Squad Leader: As we got into the village orders changed. We were to stop firing. We were moving people we found and pushing them into the center of the village and they were being picked up by Calley's platoon more or less and moved onward.


My Lai Villager #4: I directed my kids to go with me, but they still hit us and kicked us.


Helicopter Gunner #1: We saw the people, about 150 of them, old men, women, and children gathered at a drainage ditch. Mr. Thompson landed his little scout helicopter and said, We gotta help these people. A soldier said, Yeah. We'll help them out of their misery.


Suddenly Calley gave the order to begin firing.

Meadlo: So we just pushed 'em off and began firing.

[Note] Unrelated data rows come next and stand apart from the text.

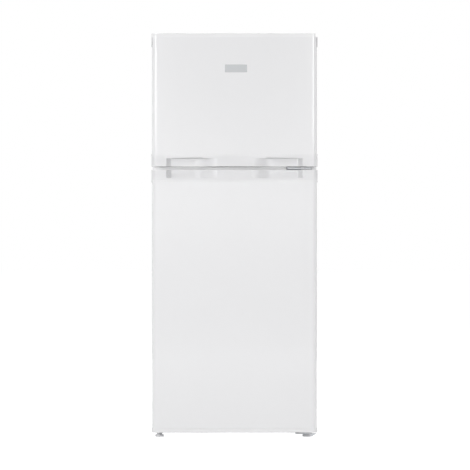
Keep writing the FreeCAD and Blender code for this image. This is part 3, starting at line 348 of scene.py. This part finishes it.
# %% [markdown]
# ## White enamel
# The cabinet and both doors are steel sheet with a sprayed and baked white enamel. It is glossy, but
# sprayed paint dries with a very fine orange peel, and large sheets are never perfectly flat. A flat white
# would look like paper, so a fine and a broad noise vary the colour, the gloss and the surface a little.

# %% Enamel
enamel = Recipe("white_enamel", Coat_Weight=0.35, Coat_Roughness=0.06, IOR=1.5)
peel, drift = enamel.noise(260, 3.0), enamel.noise(2.2, 1.0)
enamel.set(Base_Color=enamel.between(drift * 0.7 + peel * 0.1, (0.807, 0.807, 0.818), (0.831, 0.831, 0.838)),
           Roughness=peel * 0.06 + drift * 0.05 + 0.1)
enamel.bump(peel * 0.5 + drift, 0.02 * MM)
print("white_enamel")

# %% [markdown]
# ## White plastics
# The liners are one sheet of plastic drawn over a mould with a vacuum, and the grips, caps and covers are
# injection moulded. Both are white, and the drawn sheet is softer in its gloss with a faint grain. The two
# grips, above and below the slot between the doors, get painted shade. A mask by distance from the middle of
# the slot darkens them and fades out, and a second mask keeps the slot itself free of it.

# %% Liner plastic and moulded plastic
liner_plastic = Recipe("white_liner", IOR=1.5)
grain, cloud = liner_plastic.noise(900, 2.0), liner_plastic.noise(5, 2.0)
liner_plastic.set(Base_Color=liner_plastic.between(cloud, (0.80, 0.80, 0.805), (0.85, 0.85, 0.852)),
                  Roughness=grain * 0.1 + cloud * 0.08 + 0.22)
liner_plastic.bump(grain * 0.4 + cloud, 0.05 * MM)

moulded = Recipe("white_gloss", IOR=1.5, Coat_Weight=0.2, Coat_Roughness=0.08)
flow, speck = moulded.noise(9, 2.0, (1, 1, 3)), moulded.noise(700, 2.0)
# Painted shade on the grips beside the slot between the doors: full from 9 to 38 mm from its middle, fading
# out by 46 mm, and none within 6.5 mm. The same mask also makes the grips a little rougher.
SHADE_STARTS, SHADE_ENDS = (6.5 * MM, 9 * MM), (38 * MM, 46 * MM)
gap_height = (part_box("fridge_door_grip")[1].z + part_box("freezer_door_grip")[0].z) / 2
from_gap = moulded.add("Math", {"operation": "ABSOLUTE"}, {0: moulded.height() - gap_height})
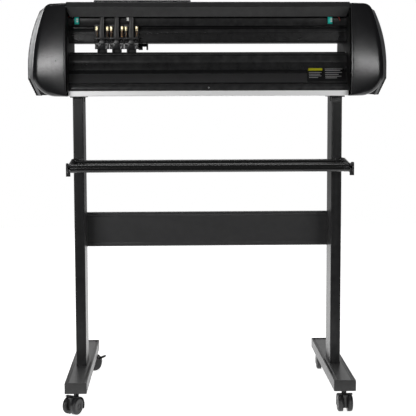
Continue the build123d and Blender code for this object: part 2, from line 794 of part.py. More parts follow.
def power_switch():
    """A rocker that tips about a pin across its middle."""
    face = -(CAP_SIDE + PANEL_OUT - 0.5)
    middle = (INLET_Z[0] + INLET_Z[1]) / 2
    outline = [
        (face - 0.2, middle + 9.2),
        (face + 2.2, middle),
        (face + 0.4, middle - 9.4),
        (face + 6, middle - 7.5),
        (face + 10, middle),
        (face + 6, middle + 7.5),
    ]
    rocker = prism_y(outline, (-32.8, -19.2), [1, 4, 1, 2, 2, 2])
    return rocker + rod_y(face + 4.5, (-34.5, -17.5), middle, 1.5)


def circuit_boards():
    """The main board and the power supply, standing on the left side plate."""
    board = block((-402, -400.4), (-70, 60), (845, 943))
    for y in (-60.0, 50.0):
        for z in (855.0, 933.0):
            board += rod_x((-400.5, -PLATE_OUT), y, z, 3)
    board += block((-412, -401), (-58, -30), (853, 881))
    board += block((-408, -401), (-8, 22), (893, 918))
    supply = block((-428, -414), (-40, 30), (859, 913))
    supply += block((-414.5, -401.5), (26, 29), (863, 909))
    return [board + supply]


def beam_connectors():
    """A small plug-and-socket block under the visor at each end of the beam."""
    rear = BEAM_REAR - 8
    sockets = []
    for x in (-346, 323):
        socket = block((x - 6, x + 6), (rear, BEAM_REAR), (1008, 1027))
        sockets.append(socket + block((x - 4, x + 4), (rear - 3, rear + 1), (1011, 1024)))
    return sockets


# ---------------------------------------------------------------- head: feed drive


def grit_shaft():
    """The driven shaft, with knurled bands that grip the media, and its timing wheel."""
    y, z = grit_centre()
    shaft = rod_x((-PLATE_IN + 2, PLATE_IN - 2), y, z, GRIT_RADIUS - 0.6)
    step = 2 * (PLATE_IN - 12) / GRIT_SEGMENTS
    for index in range(GRIT_SEGMENTS):
        low = -PLATE_IN + 12 + index * step
        shaft += rod_x((low + 6, low + step - 6), y, z, GRIT_RADIUS)
    shaft += rod_x((-PLATE_OUT - 1, PLATE_OUT + 20), y, z, 6)
    shaft += rod_x((PLATE_OUT + 6, PLATE_OUT + 7.5), y, z, 18)
    return shaft + rod_x((PLATE_OUT + 7, PLATE_OUT + 15), y, z, FEED_WHEEL)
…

Squad Leader: Paul Meadlo had a strong sense of duty. I like to think if I'd been in his place, I would have said, You've got to be kidding me and walked away and taken my chances that Calley wouldn't have shot me.

Team Leader #2: Calley yelled at me to come help him and I just walked on like I hadn't heard him. That was disobeying an order and he could have done anything to me he wanted, but I didn't care. I wasn't going to help him kill people in a ditch. To this day I always think to myself, What could I have done to stop it? And I don't know the answer to that. 

My Lai Villager #5: To survive I lay under my mother's stomach as the ditch filled with blood.

My Lai Villager #4: To protect my daughter I covered her mouth with my breast. I saw my dad walking around and I wanted to call out, Lie down Dad, or you will be shot. But I didn't dare say anything and they shot him. Half his head blew away.

Helicopter Gunner #1: Mr. Thompson was just beside himself. He got on the radio and just said, There's people down here killing civilians. That's when he decided to intervene. He said, We've got to stop this. Are you with me? And we said, Yes. We saw a group of people running toward a bunker. Mr. Thompson calculated they had less than 30 seconds to live. He said, I'm going to go get those people out myself  and if these American soldiers fire on me or the people while I'm getting them out of the bunker, shoot 'em. I remember thinking, How did we get into this?

Squad Leader: I saw these helicopter gunners and they were pointing their guns right at me, and I thought, Oh my God, what are they gonna do?

Helicopter Gunner #1: Three people came out, six people came out, 11 or 12 people came out and Mr. Thompson got on the radio and called his friend, a gunship pilot, and said, Danny, I need a favor.

Gunship Pilot: We landed and picked up those people and we never landed in the boonies like that. I don't know why we did it other than those people needed to be out of there. 

Helicopter Gunner #1: We went back to the ditch and I saw some motion down in the ditch. I saw this child move.

My Lai Villager #5: I lifted my head up and saw a helicopter landing at the rice fields. I was really scared. Wasn't sure if they would shoot again. But when I lifted my head, I saw three American soldiers approach. I pretended to be dead. But the Americans, the three of them came down into the ditch and they came and pulled me out. 

Helicopter Gunner #1: We left the boy with a nun at a hospital. We told her, He probably doesn't have any family.

Squad Leader: After a while the order came: Cease fire! Cease fire! You'd hear a couple guns still going off and then they'd stop. And then it was quiet. 

My Lai Villager #3: They left my village in blood and fire.